Short problem |
Quote every line as given.

Material shown |
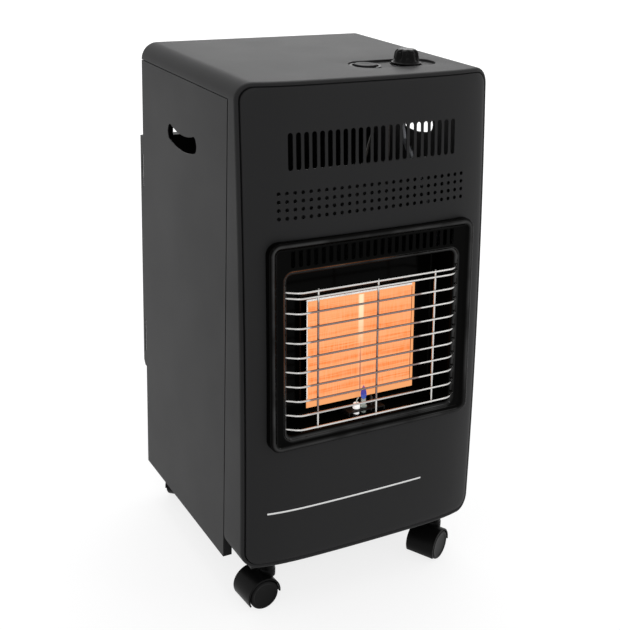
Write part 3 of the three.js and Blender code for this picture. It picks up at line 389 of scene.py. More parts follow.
def add_lathe(skin, profile, segments=48, place=None):
    """A turned body whose profile, rows of (radius, height), starts and ends on the axis."""
    a = np.linspace(0, 2 * math.pi, segments, endpoint=False)[:, None]
    points = xyz(profile[1:-1, 0] * np.cos(a), profile[1:-1, 0] * np.sin(a), profile[1:-1, 1])
    tips = np.array([[0, 0, profile[0, 1]], [0, 0, profile[-1, 1]]], float)
    if place is not None:
        points, tips = place(points), place(tips)
    skin.grid(points, wrap_u=True)
    skin.fan(points[:, 0], tips[0])
    skin.fan(points[:, -1], tips[1])
    return skin


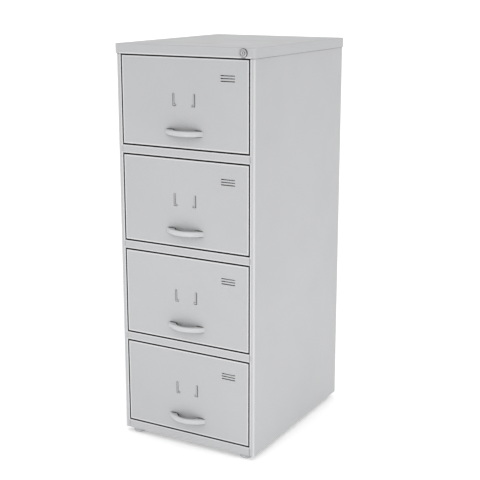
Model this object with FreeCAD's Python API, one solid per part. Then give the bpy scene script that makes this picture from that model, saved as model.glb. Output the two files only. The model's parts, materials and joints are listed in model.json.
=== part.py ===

Written solution |
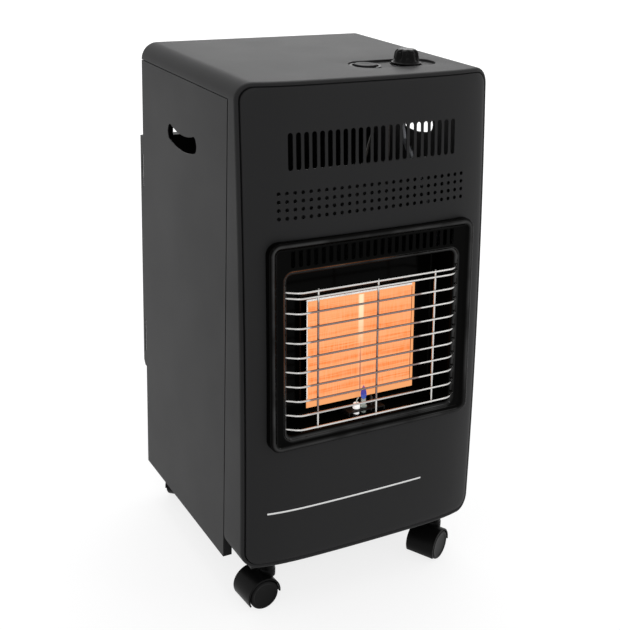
Write part 3 of the three.js and Blender code for this picture. It picks up at line 389 of scene.py. More parts follow.
def add_lathe(skin, profile, segments=48, place=None):
    """A turned body whose profile, rows of (radius, height), starts and ends on the axis."""
    a = np.linspace(0, 2 * math.pi, segments, endpoint=False)[:, None]
    points = xyz(profile[1:-1, 0] * np.cos(a), profile[1:-1, 0] * np.sin(a), profile[1:-1, 1])
    tips = np.array([[0, 0, profile[0, 1]], [0, 0, profile[-1, 1]]], float)
    if place is not None:
        points, tips = place(points), place(tips)
    skin.grid(points, wrap_u=True)
    skin.fan(points[:, 0], tips[0])
    skin.fan(points[:, -1], tips[1])
    return skin


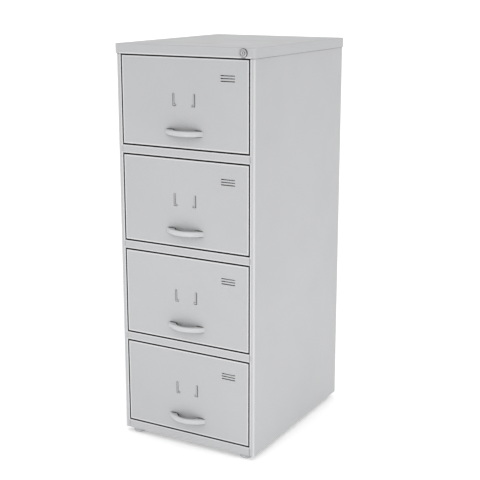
Model this object with FreeCAD's Python API, one solid per part. Then give the bpy scene script that makes this picture from that model, saved as model.glb. Output the two files only. The model's parts, materials and joints are listed in model.json.
=== part.py ===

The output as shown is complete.